The lead elk was like a scout, poking through the brush near the Neacoxie Creek.
You could hear the "whoosh" of the herd long before you could really see them, conjuring up visions of the prehistoric world. Would mastodons be next?
Enticed by the large, grassy neighboring lot, the herd emerged from the narrow path and woods by the creek and began staking their positions. At first they stood assembled in a lineup, one after the other taking some kind of preordained position in various corners of the lot. The smaller animals came first out of the woods, and the rows filled out. In a corner of the group, two young bulls frolicked and playfully butted heads. Then from the woods emerged the majestic elders, with mottled skin and huge racks, proud creatures flanked by their harem and offspring.

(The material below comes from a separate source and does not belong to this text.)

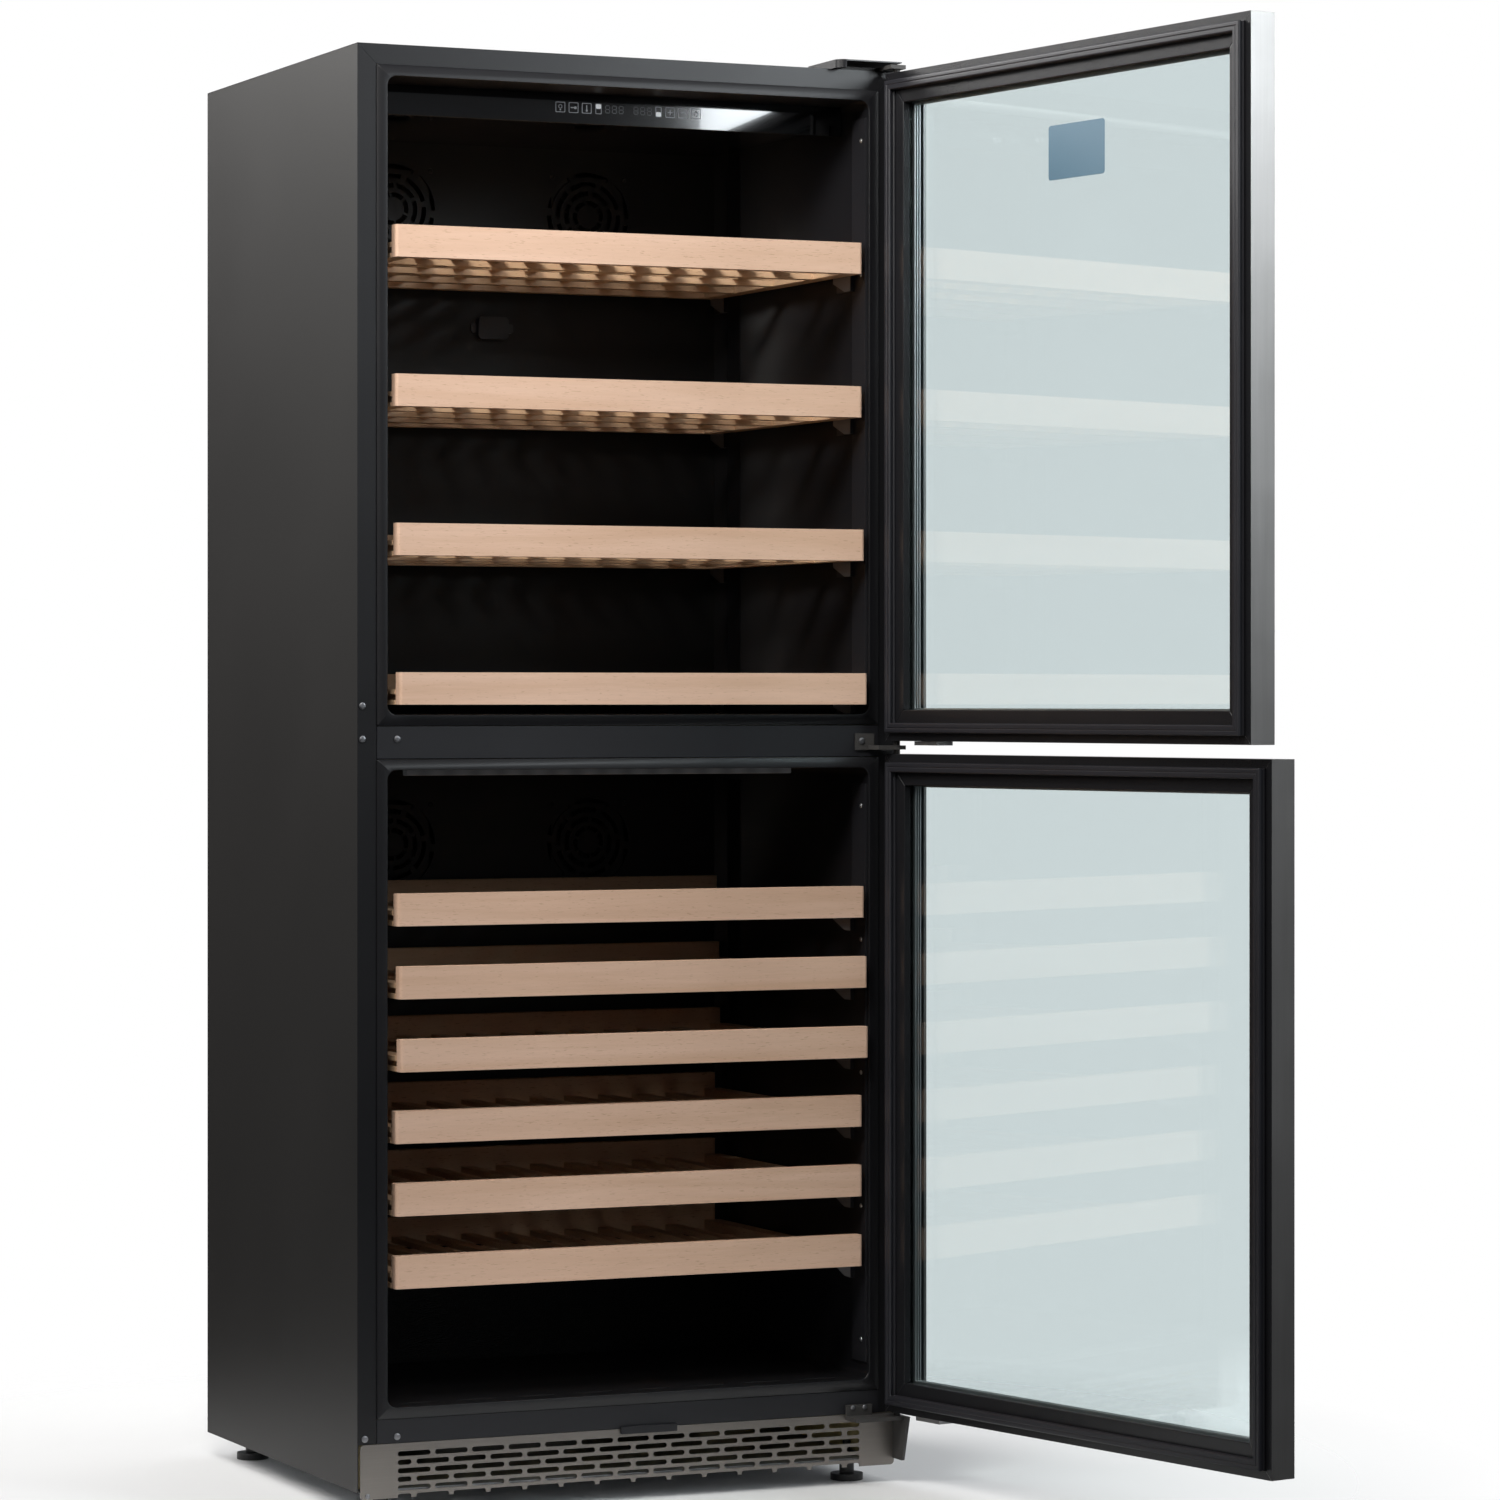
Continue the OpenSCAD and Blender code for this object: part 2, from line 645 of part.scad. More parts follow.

"What's that one doing?" my wife, the Jersey girl, asked.
Streetside, a circle of elk were crowding around the wooden utility pole. The pole was held upright by metal wires, covered with a protective yellow covering. The elk began chewing on the protective shell. They began pulling at the wires. They gnawed at the wood pole. They scraped and pulled and burrowed.
"Should I call the power company?" she asked.
"N-no," I said, mesmerized, standing at the window. "I think it's only a guide wire."
Still, the animals kept working, until others in the group folded their legs and settled down like an audience at symphony hall.
Short-circuit
The day before I'd heard Pacific Power's Sheila Holden at the Seaside Downtown Development Association breakfast at the Pig 'N Pancake.
"What can we do at Pacific Power to be a better partner with the community?" Holden asked. "What are some of the things that are important to the people, the businesses in the community? We want to not only make the community better, but the businesses better."
A hand shot up.
"Has there been something done to the substation to cover the top so we don't have another Fourth of July?" Jeff Ter Har asked.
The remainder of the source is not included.